There’s also the issue of who really is in charge. “You’re buying a franchise because you want to own and manage your own business,” Garry says. “But you’re not 100 percent in control. (For example), You can’t sell your business without the franchiser’s permission. You must submit a request to transfer (the ownership), and the buyer must be approved.

“It’s not easy to exit a franchise agreement.”

Whether you’re starting on your own or exploring franchises, you’ll need help: An experienced CPA would be nice, as would an attorney who, if not a franchise specialist, at least understands business contracts. The lawyer who did your estate plan probably isn’t the one.
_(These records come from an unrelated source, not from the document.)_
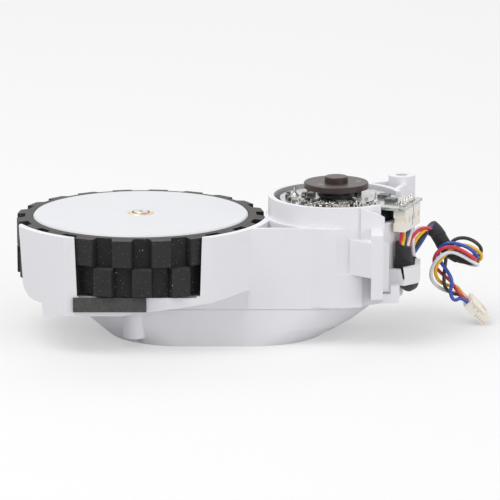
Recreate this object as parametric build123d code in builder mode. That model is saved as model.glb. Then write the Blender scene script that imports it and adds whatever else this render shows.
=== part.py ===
from build123d import *
from math import acos, atan2, cos, degrees, hypot, pi, radians, sin, tan
import os

# Robot vacuum wheel module, in millimetres. It lies on the flat bottom of its gear case.
# The origin is where the wheel axis meets that flat bottom. X runs from the wheel to the motor, Z is the wheel axis.

# Fits
running_fit = 0.05          # radial play of a shaft in its bore
slip_fit = 0.3              # radial play of a part that drops into its seat
seat_gap = 0.05             # play along an axis between stacked pieces

# Wheel
tyre_radius = 35.0
block_height = 2.3
tyre_root_radius = tyre_radius - block_height
tyre_thickness = 4.4
tyre_bore_radius = tyre_radius - tyre_thickness
tyre_bottom = 17.0
tyre_top = 33.2
blocks_per_row = 20
block_root_width = 6.2
block_top_width = 5.2
block_row_gap = 0.3
block_edge_bevel = 0.25
block_start_angle = -87.9
rim_thickness = 2.2
hub_boss_radius = 6.2
hub_web_thickness = 1.8
hub_rib_count = 8
hub_rib_thickness = 1.4
hub_rib_depth = 6.5
disc_radius = tyre_bore_radius - 0.2
disc_thickness = 1.4
disc_proud = 0.35
disc_edge = 0.4
insert_radius = 3.75
insert_proud = 0.2
axle_radius = 2.2
axle_proud = 0.45

# Gear case
seam_height = 10.7
case_length = 47.5
case_radius = 21.5
case_wall = 1.8
foot_start = 12.0
foot_end = 31.0
bilge_height = 4.5          # where the sides turn from shallow to steep
bilge_start = 6.5
bilge_end = 39.4
column_x = -1.4             # round columns round the screws at the wheel end
column_y = 19.1
column_radius = 3.1
column_bottom = 2.2
seam_groove = 0.3
cover_floor = 2.0
bush_wall = 1.6
bush_boss_top = 9.2
bush_seat = 5.6             # height of the seat of the lower axle bush
well_floor_bottom = 14.4
well_floor_top = 16.3
motor_side_ceiling = 12.6
wheel_side_cavity = 30.0

# Fender over the front of the wheel
fender_radius = 37.6
wheel_clearance = 0.6
fender_top = 33.4
fender_flat = 31.7          # distance of the flat front face from the wheel axis
fender_start_angle = 203.3
fender_end_angle = 350.0
apron_wall = 1.7
apron_bottom = 11.2
window_sill = 16.8
window_left_top = -17.3
window_left_bottom = -16.7
window_right_top = 17.8
window_right_bottom = 17.2

# Motor cup
motor_x = 55.2
motor_y = -2.4
cup_radius = 19.2
cup_wall = 1.6
cup_top = 39.3
cup_floor_top = 14.8
body_radius = 20.5
body_bottom = 11.3
body_top = 33.6
body_ledge = 20.9
body_step_x = 55.0
body_wide_end_x = 62.0      # past this the body is only as wide as the cup
front_wall = 21.6           # distance of the front wall's face from the wheel axis
front_wall_thickness = 1.6
front_wall_start = 30.0
back_wall_top = 24.0
cup_gap_start = -51.0
cup_gap_end = 14.0
cup_gap_bottom = 34.0

# Screw boss behind the cup
boss_x = 74.6
boss_y = 17.8
boss_radius = 3.9
boss_hole_radius = 1.7
boss_top = 40.9
boss_bottom = 12.6
boss_rib_top = 39.0

# Front right corner of the cup: box rib and wire clip
rib_bottom = 20.8
rib_top = 30.5
clip_wall = 1.4
clip_bottom = 16.9
clip_top = 21.9

# Foam strip
foam_left = -17.8
foam_right = 2.4
foam_bottom = 12.5
foam_top = 16.5
foam_thickness = 0.8

# Motor
can_wall = 1.2
can_top = 35.0
can_floor = 1.5
nose_radius = 5.0
nose_bottom = 11.7
shaft_radius = 1.5
bearing_radius = 4.0
bearing_width = 3.0
stator_bottom = 18.6
stator_height = 13.0
rotor_radius = 9.0
air_gap = 0.5
stator_slots = 9
stator_slot_width = 2.6
bell_thickness = 1.4
motor_screw_spacing = 17.0

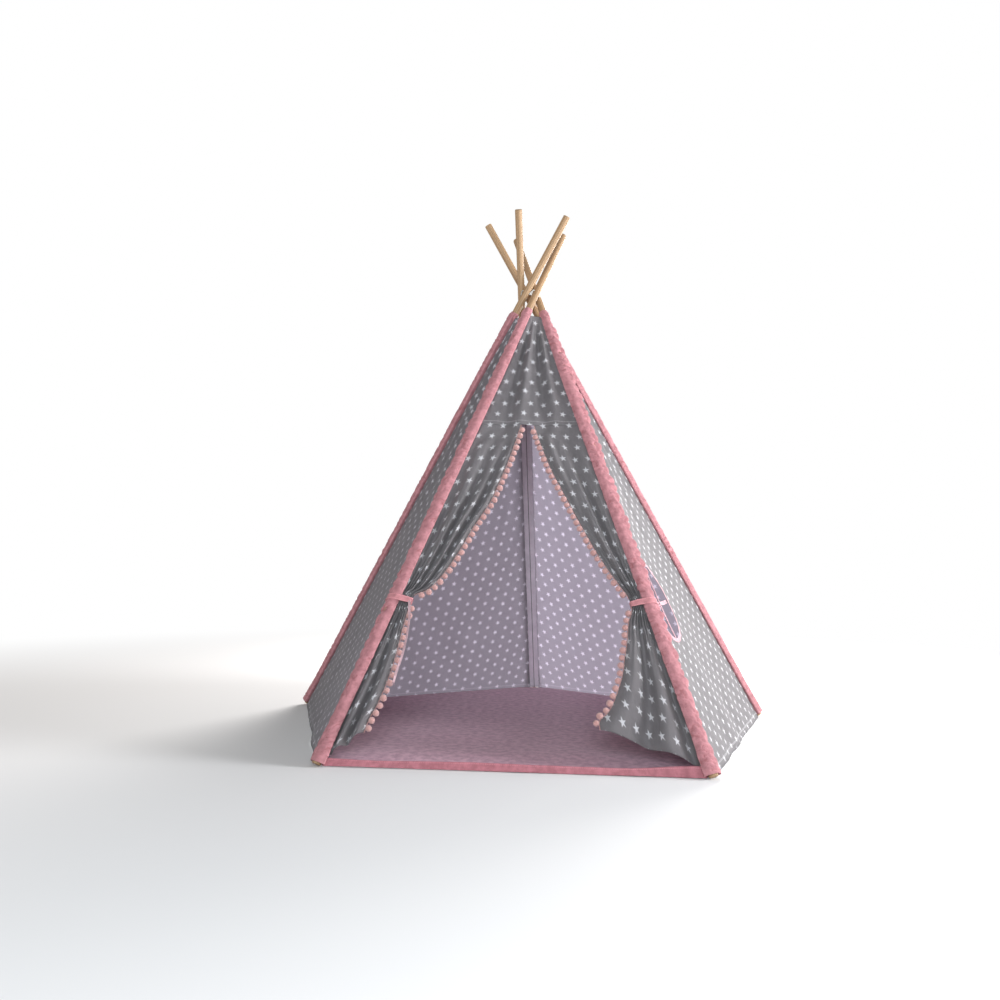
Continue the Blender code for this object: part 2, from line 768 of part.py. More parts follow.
def add_mat(finish, pink, parent):
    apothem = FOOT_RADIUS * math.cos(math.pi / POLES) - CLOTH / 2 - MAT_GAP
    crown = MAT_THICKNESS - MAT_EDGE_HEIGHT
    rounding = MAT_EDGE_HEIGHT / 3

    def build(shape):
        levels = [(rounding, 0.0), (0.0, rounding)]
        levels += [(0.0, MAT_EDGE_HEIGHT - rounding), (rounding, MAT_EDGE_HEIGHT)]
        levels += [(rounding + MAT_CROWN_WIDTH * a, MAT_EDGE_HEIGHT + crown * b) for a, b in MAT_CROWN_SHARES]
        rings = []
        for inset, height in levels:
            corner = max(MAT_CORNER_RADIUS - inset, MAT_CORNER_RADIUS / 8)
            rings.append(add_ring(shape, mat_outline(apothem - inset, corner, height)))
        for lower, upper in zip(rings, rings[1:]):
            join_rings(shape, lower, upper)
        shape.faces.new(rings[0])
        shape.faces.new(rings[-1])

    placed("floor_mat", mesh_from("floor_mat", build), finish, parent)

    def build_binding(shape):
        wall = apothem + TOUCH_GAP
        corner = MAT_CORNER_RADIUS + TOUCH_GAP
        low, high = MAT_BINDING_LIFT, MAT_EDGE_HEIGHT
        thick = MAT_BINDING_THICKNESS
        corners = ((0.0, low), (thick, low), (thick, high), (0.0, high))
        outlines = [mat_outline(wall + inset, corner + inset, height) for inset, height in corners]
        join_loop(shape, [add_ring(shape, outline) for outline in outlines])

    placed("mat_binding", mesh_from("mat_binding", build_binding), pink, parent)


def main():
    clear_scene()
    wood = material("pine", (0.62, 0.43, 0.24), 0.55)
    pink = material("pink_cotton", (0.62, 0.27, 0.30), 0.9)
    grey = material("grey_star_cotton", (0.24, 0.23, 0.24), 0.9)
    trim = material("pompom_wool", (0.66, 0.30, 0.27), 1.0)
    rope = material("cotton_cord", (0.75, 0.72, 0.66), 0.9)
    rose = material("mat_cotton", (0.42, 0.22, 0.27), 0.9)

    pole_parents = [empty_at(f"axis_pole_{name}", pole_frame(index)) for index, name in enumerate(POLE_NAMES)]
    face_parents = []
    for index, name in enumerate(FACE_NAMES):
        azimuth = math.radians(FIRST_POLE_DEG + (index + 0.5) * 360 / POLES)
        turn = Matrix.Rotation(azimuth, 4, "Z")
        face_parents.append(empty_at(f"axis_face_{name}", Matrix.Translation(APEX) @ turn))
    crossing = empty_at("crossing", Matrix.Translation(APEX))
    floor = empty_at("floor", Matrix.Identity(4))
    bpy.context.view_layer.update()

    add_poles(wood, pole_parents)
    add_sleeves(pink, pole_parents)
    add_lashing(rope, crossing)

    top = CROSSING_HEIGHT - COVER_TOP_BELOW * math.cos(TILT)
    front = face_parents[0]
    add_panel("front_yoke", 0, top, DOOR_HEIGHT + CLOTH / 2, grey, front)
    for index, name in enumerate(FACE_NAMES[1:], 1):
        panel = add_panel(f"panel_{name}", index, top, HEM_HEIGHT, grey, face_parents[index])
        if name == "side_right":
            add_window(panel, pink, face_parents[index])
    add_curtain(
        "left", False, LEFT_TOP_SHARE, LEFT_UPPER_SHARES, LEFT_LOWER_SHARES,
        LEFT_HEM_AT_EDGE, LEFT_HEM_FOLD_DEPTH, grey, trim, front,
    )
    add_curtain(
        "right", True, RIGHT_TOP_SHARE, RIGHT_UPPER_SHARES, RIGHT_LOWER_SHARES,
        RIGHT_HEM_AT_EDGE, RIGHT_HEM_FOLD_DEPTH, grey, trim, front,
    )
    add_tieback("tieback_left", False, pink, pole_parents[0])
    add_tieback("tieback_right", True, pink, pole_parents[1])
    add_ribbon(pink, pole_parents[0])
    band = placed(
        "threshold_band",
        grid_mesh("threshold_band", face_rows(0, (BAND_HEIGHT, HEM_HEIGHT), PANEL_COLUMNS, front)),
        pink,
        front,
    )
    solidify(band, CLOTH, 0.0)
    add_mat(rose, pink, floor)


main()
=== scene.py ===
"""Looks of the play teepee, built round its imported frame. Metres, +Z up, the door faces -Y."""
import json
import math

import bpy
import numpy as np
from mathutils import Matrix, Vector, noise


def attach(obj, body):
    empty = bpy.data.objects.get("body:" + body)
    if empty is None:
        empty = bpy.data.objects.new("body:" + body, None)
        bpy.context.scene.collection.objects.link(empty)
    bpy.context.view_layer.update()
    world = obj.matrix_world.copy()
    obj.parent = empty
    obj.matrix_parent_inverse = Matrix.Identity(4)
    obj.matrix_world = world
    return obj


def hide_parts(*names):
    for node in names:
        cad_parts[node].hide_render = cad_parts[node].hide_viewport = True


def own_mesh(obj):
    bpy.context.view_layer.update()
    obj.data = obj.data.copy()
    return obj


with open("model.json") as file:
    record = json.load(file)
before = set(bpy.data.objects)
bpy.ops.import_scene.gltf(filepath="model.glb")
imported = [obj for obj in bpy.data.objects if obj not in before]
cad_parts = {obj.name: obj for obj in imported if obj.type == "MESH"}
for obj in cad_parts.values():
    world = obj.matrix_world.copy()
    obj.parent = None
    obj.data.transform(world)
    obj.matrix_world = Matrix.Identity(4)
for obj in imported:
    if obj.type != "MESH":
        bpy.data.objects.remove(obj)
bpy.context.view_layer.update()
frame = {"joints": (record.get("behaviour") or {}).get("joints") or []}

# Camera: where the photograph was taken from, with its framing
CAMERA_PLACE = Vector((0.2166, -2.6957, 0.4832))
CAMERA_YAW = -0.1116
CAMERA_PITCH = 0.0727
CAMERA_ROLL = 0.0141
CAMERA_FOCAL_PX = 874.0
PICTURE_PX = 1000

lens = bpy.data.cameras.new("camera")
lens.sensor_width = 36.0
lens.lens = lens.sensor_width * CAMERA_FOCAL_PX / PICTURE_PX
camera = bpy.data.objects.new("camera", lens)
bpy.context.collection.objects.link(camera)
aim = Vector((
    math.sin(CAMERA_YAW) * math.cos(CAMERA_PITCH),
    math.cos(CAMERA_YAW) * math.cos(CAMERA_PITCH),
    math.sin(CAMERA_PITCH),
))
level = Vector((math.cos(CAMERA_YAW), -math.sin(CAMERA_YAW), 0.0))
over = level.cross(aim)
picture_right = level * math.cos(CAMERA_ROLL) + over * math.sin(CAMERA_ROLL)
picture_up = over * math.cos(CAMERA_ROLL) - level * math.sin(CAMERA_ROLL)
turn = Matrix((picture_right, picture_up, -aim)).transposed().to_4x4()
camera.matrix_world = Matrix.Translation(CAMERA_PLACE) @ turn
bpy.context.scene.camera = camera


# Floor, soft daylight from the right and a little behind, and a pale room that the camera sees as white
bpy.context.scene.view_settings.view_transform = "Standard"


class Wire:
    """A shader socket that takes part in sums."""

    tree = None

    def __init__(self, socket):
        self.socket = socket

    @classmethod
    def node(cls, kind, settings=None, out=0, **values):
        made = cls.tree.nodes.new(kind)
        for name, value in (settings or {}).items():
            setattr(made, name, value)
        for name, value in values.items():
            key = int(name[1:]) if name[1:].isdigit() else name.replace("_", " ")
            cls.feed(made.inputs[key], value)
        return cls(made.outputs[out])

    @classmethod
    def feed(cls, socket, value):
        if isinstance(value, Wire):
            cls.tree.links.new(value.socket, socket)
        elif socket.type == "RGBA" and len(value) == 3:
            socket.default_value = (*value, 1.0)
        else:
            socket.default_value = value

    def math(self, operation, other=None, swapped=False):
        first, second = (other, self) if swapped else (self, other)
        values = {"i0": first}
        if second is not None:
            values["i1"] = second
        return Wire.node("ShaderNodeMath", {"operation": operation}, **values)

    def __add__(self, other):
        return self.math("ADD", other)

    def __sub__(self, other):
        return self.math("SUBTRACT", other)

    def __rsub__(self, other):
        return self.math("SUBTRACT", other, swapped=True)

    def __mul__(self, other):
        return self.math("MULTIPLY", other)

    def __truediv__(self, other):
        return self.math("DIVIDE", other)

    def ramp(self, low, high, start=0.0, end=1.0):
        """From start to end, smoothly, as the value goes from low to high."""
        settings = {"interpolation_type": "SMOOTHSTEP", "clamp": True}
        return Wire.node("ShaderNodeMapRange", settings, i0=self, i1=low, i2=high, i3=start, i4=end)

    def blend(self, first, second):
        """A colour between two, with this value as the share of the second."""
        return Wire.node("ShaderNodeMix", {"data_type": "RGBA"}, out=2, i0=self, i6=first, i7=second)


def new_material(name):
    made = bpy.data.materials.new(name)
    made.use_nodes = True
    made.node_tree.nodes.clear()
    Wire.tree = made.node_tree
    return made


def surface(shader):
    Wire.tree.links.new(shader.socket, Wire.tree.nodes.new("ShaderNodeOutputMaterial").inputs[0])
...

There are additional resources. Garry suggests three online sites where my visits turned up what seems to be useful information: The North American Securities Administrators Association, www.nasaa.org/2657/franchises, where “10 Considerations Before Investing in a Franchise” makes good reading; the Federal Trade Commission, www.ftc.gov/bcp/franchise/netfran.shtm; and the Illinois Attorney General’s office, www.illinoisattorneygeneral.gov/consumers/franchise.html.

In addition, Franchise Business Review (www.franchisebusinessreview.com) publishes a guide to what it has determined are the best franchises.